Reproduce exactly the lines below from the one containing "on the collar" through the one containing "imported = [obj", including both, and nothing else.

▸ **DATA SEGMENT**
━━━━━━

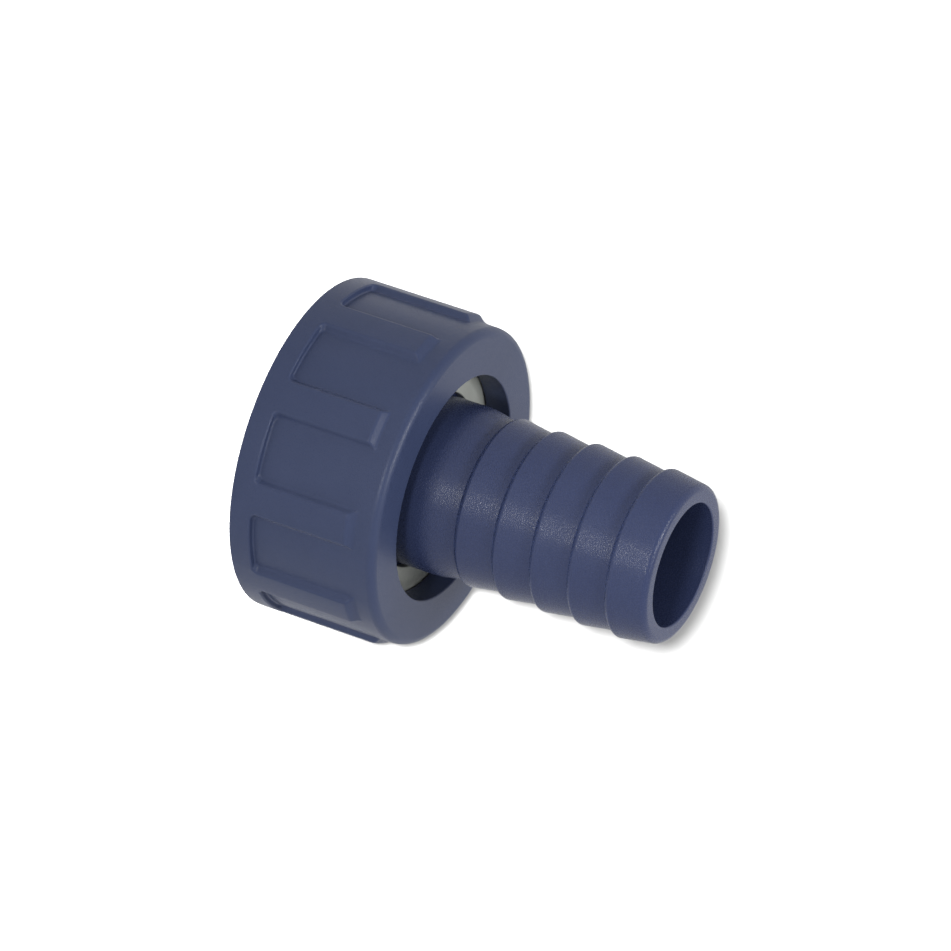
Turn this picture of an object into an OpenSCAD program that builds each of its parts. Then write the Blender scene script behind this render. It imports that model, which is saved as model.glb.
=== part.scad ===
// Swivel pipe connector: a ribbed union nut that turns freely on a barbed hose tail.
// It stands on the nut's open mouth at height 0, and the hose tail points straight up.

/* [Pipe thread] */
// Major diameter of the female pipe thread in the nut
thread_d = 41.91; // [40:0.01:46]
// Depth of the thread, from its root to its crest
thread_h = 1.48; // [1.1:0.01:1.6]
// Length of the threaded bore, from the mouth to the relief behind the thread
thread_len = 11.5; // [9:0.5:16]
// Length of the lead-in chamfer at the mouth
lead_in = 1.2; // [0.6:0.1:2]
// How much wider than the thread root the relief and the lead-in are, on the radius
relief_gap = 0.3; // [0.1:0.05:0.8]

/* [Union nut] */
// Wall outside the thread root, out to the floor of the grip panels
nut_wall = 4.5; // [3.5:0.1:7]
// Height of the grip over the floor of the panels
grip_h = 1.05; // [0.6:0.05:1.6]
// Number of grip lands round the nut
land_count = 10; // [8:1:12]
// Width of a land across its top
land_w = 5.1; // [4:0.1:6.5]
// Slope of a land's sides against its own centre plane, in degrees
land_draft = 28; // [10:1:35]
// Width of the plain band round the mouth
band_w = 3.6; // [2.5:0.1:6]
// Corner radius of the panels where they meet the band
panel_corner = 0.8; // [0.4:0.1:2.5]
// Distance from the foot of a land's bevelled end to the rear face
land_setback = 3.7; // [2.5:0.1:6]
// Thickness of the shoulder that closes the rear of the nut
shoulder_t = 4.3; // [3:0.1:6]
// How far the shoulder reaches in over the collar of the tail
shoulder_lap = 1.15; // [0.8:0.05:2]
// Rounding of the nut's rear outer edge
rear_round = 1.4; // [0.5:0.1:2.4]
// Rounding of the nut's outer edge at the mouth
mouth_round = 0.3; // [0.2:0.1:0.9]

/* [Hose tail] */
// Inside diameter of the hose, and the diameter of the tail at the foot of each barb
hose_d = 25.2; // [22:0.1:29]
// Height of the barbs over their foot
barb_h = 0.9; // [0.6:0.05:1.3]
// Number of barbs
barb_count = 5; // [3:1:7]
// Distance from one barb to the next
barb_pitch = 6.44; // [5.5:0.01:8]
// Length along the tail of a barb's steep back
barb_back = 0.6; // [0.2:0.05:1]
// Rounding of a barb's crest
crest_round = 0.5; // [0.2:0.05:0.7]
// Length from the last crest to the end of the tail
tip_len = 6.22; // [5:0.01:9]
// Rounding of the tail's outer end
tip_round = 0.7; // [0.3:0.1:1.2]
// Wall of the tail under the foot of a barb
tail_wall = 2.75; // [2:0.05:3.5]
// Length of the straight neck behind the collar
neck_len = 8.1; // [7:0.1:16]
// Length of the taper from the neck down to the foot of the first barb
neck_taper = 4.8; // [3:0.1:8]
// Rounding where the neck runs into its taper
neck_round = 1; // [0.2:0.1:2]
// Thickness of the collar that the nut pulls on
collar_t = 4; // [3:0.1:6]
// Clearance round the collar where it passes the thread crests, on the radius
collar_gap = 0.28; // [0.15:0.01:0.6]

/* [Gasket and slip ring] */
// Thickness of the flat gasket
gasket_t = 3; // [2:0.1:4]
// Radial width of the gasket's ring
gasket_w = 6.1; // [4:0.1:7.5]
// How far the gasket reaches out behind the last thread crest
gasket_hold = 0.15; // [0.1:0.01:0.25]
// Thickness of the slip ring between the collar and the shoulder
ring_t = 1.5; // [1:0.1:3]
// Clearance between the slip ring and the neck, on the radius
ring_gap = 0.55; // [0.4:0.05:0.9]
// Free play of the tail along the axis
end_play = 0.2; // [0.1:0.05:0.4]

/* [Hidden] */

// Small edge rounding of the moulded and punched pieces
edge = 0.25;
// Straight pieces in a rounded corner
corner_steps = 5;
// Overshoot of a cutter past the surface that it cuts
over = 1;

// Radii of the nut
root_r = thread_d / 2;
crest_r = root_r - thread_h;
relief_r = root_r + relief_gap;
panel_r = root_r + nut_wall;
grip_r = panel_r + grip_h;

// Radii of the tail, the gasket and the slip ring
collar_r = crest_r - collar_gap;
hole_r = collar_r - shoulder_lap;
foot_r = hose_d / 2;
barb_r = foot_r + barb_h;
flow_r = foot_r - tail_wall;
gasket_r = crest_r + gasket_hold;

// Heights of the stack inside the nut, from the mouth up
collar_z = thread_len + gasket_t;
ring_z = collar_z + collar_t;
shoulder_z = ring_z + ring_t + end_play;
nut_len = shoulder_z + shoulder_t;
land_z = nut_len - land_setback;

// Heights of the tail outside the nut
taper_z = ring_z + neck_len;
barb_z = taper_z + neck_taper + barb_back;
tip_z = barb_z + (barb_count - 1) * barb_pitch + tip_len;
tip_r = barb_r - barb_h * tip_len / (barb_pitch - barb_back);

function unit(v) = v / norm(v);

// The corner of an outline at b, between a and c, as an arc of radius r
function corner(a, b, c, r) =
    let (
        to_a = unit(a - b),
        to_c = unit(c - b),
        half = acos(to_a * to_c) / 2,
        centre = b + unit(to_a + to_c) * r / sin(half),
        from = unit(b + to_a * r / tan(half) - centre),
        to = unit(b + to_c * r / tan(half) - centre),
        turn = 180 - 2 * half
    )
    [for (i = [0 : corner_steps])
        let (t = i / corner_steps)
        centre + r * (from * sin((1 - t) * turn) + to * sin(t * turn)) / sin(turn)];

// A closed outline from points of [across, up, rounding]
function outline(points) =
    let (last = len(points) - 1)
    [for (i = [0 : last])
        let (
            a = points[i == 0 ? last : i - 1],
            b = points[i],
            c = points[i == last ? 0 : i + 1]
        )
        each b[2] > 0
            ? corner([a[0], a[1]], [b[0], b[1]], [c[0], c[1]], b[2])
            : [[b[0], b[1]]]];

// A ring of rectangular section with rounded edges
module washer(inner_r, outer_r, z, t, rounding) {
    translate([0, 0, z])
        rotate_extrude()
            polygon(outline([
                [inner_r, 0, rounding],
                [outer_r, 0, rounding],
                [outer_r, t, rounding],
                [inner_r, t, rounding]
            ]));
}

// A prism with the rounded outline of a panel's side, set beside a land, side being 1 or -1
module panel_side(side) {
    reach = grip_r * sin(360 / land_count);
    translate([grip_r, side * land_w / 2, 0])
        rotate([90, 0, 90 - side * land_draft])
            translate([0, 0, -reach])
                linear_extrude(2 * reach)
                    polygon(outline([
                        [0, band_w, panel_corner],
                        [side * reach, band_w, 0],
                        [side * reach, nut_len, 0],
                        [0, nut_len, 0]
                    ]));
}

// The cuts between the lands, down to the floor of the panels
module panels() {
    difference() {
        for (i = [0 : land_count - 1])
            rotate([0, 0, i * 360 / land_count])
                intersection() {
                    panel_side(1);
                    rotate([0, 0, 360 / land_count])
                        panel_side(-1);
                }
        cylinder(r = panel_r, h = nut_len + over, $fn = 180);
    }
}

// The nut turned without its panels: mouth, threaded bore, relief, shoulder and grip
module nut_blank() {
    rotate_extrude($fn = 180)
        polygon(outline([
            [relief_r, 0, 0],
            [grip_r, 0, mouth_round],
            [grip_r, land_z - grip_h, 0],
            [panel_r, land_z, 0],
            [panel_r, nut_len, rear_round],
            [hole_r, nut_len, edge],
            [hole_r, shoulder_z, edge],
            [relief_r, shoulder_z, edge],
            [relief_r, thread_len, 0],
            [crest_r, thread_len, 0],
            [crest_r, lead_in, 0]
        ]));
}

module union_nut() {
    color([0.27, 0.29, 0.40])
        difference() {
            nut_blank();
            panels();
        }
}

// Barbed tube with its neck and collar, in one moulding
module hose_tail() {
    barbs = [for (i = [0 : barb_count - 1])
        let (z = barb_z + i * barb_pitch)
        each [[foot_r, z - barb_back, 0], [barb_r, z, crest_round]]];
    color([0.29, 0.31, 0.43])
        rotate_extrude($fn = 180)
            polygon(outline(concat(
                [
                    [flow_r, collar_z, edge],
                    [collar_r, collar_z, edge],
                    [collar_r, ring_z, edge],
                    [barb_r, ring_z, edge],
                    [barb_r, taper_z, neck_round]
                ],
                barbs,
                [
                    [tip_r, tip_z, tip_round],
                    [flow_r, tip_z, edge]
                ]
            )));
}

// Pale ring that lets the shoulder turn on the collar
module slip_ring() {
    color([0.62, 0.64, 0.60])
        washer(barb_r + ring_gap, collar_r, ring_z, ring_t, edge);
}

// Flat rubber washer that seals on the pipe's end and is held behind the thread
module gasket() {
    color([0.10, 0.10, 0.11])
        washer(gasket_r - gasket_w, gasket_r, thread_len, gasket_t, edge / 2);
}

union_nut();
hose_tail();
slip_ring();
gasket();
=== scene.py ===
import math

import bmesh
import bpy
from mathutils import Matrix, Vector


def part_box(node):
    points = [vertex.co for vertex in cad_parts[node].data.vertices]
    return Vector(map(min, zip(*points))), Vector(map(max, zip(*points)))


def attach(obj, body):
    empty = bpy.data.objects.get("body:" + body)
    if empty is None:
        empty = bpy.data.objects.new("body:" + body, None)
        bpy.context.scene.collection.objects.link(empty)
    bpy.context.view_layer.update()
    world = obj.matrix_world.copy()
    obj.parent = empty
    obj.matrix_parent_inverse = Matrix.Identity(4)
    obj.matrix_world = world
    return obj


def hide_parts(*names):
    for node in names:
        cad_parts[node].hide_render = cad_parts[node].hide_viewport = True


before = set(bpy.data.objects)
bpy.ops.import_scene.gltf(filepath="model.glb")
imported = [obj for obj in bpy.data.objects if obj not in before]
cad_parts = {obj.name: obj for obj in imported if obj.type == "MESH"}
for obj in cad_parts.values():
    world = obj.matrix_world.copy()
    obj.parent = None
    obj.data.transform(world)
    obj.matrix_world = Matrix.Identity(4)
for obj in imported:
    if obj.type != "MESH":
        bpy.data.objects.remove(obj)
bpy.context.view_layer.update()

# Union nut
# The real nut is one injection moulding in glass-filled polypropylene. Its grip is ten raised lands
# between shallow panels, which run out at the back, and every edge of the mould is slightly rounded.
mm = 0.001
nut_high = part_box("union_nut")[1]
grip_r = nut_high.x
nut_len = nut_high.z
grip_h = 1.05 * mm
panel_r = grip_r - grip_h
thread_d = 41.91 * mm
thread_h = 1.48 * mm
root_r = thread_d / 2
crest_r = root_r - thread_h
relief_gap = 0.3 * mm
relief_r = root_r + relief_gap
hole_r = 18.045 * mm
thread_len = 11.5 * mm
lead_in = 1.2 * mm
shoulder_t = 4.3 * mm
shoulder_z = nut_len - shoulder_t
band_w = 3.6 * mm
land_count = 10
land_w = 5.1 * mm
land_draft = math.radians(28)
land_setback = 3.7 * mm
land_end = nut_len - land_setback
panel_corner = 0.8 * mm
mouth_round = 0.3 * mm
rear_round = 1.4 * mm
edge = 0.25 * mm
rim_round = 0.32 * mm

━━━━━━

▸ **EXPECTED OUTPUT**
// Pale ring that lets the shoulder turn on the collar
module slip_ring() {
    color([0.62, 0.64, 0.60])
        washer(barb_r + ring_gap, collar_r, ring_z, ring_t, edge);
}

// Flat rubber washer that seals on the pipe's end and is held behind the thread
module gasket() {
    color([0.10, 0.10, 0.11])
        washer(gasket_r - gasket_w, gasket_r, thread_len, gasket_t, edge / 2);
}

union_nut();
hose_tail();
slip_ring();
gasket();
=== scene.py ===
import math

import bmesh
import bpy
from mathutils import Matrix, Vector


def part_box(node):
    points = [vertex.co for vertex in cad_parts[node].data.vertices]
    return Vector(map(min, zip(*points))), Vector(map(max, zip(*points)))


def attach(obj, body):
    empty = bpy.data.objects.get("body:" + body)
    if empty is None:
        empty = bpy.data.objects.new("body:" + body, None)
        bpy.context.scene.collection.objects.link(empty)
    bpy.context.view_layer.update()
    world = obj.matrix_world.copy()
    obj.parent = empty
    obj.matrix_parent_inverse = Matrix.Identity(4)
    obj.matrix_world = world
    return obj


def hide_parts(*names):
    for node in names:
        cad_parts[node].hide_render = cad_parts[node].hide_viewport = True


before = set(bpy.data.objects)
bpy.ops.import_scene.gltf(filepath="model.glb")
imported = [obj for obj in bpy.data.objects if obj not in before]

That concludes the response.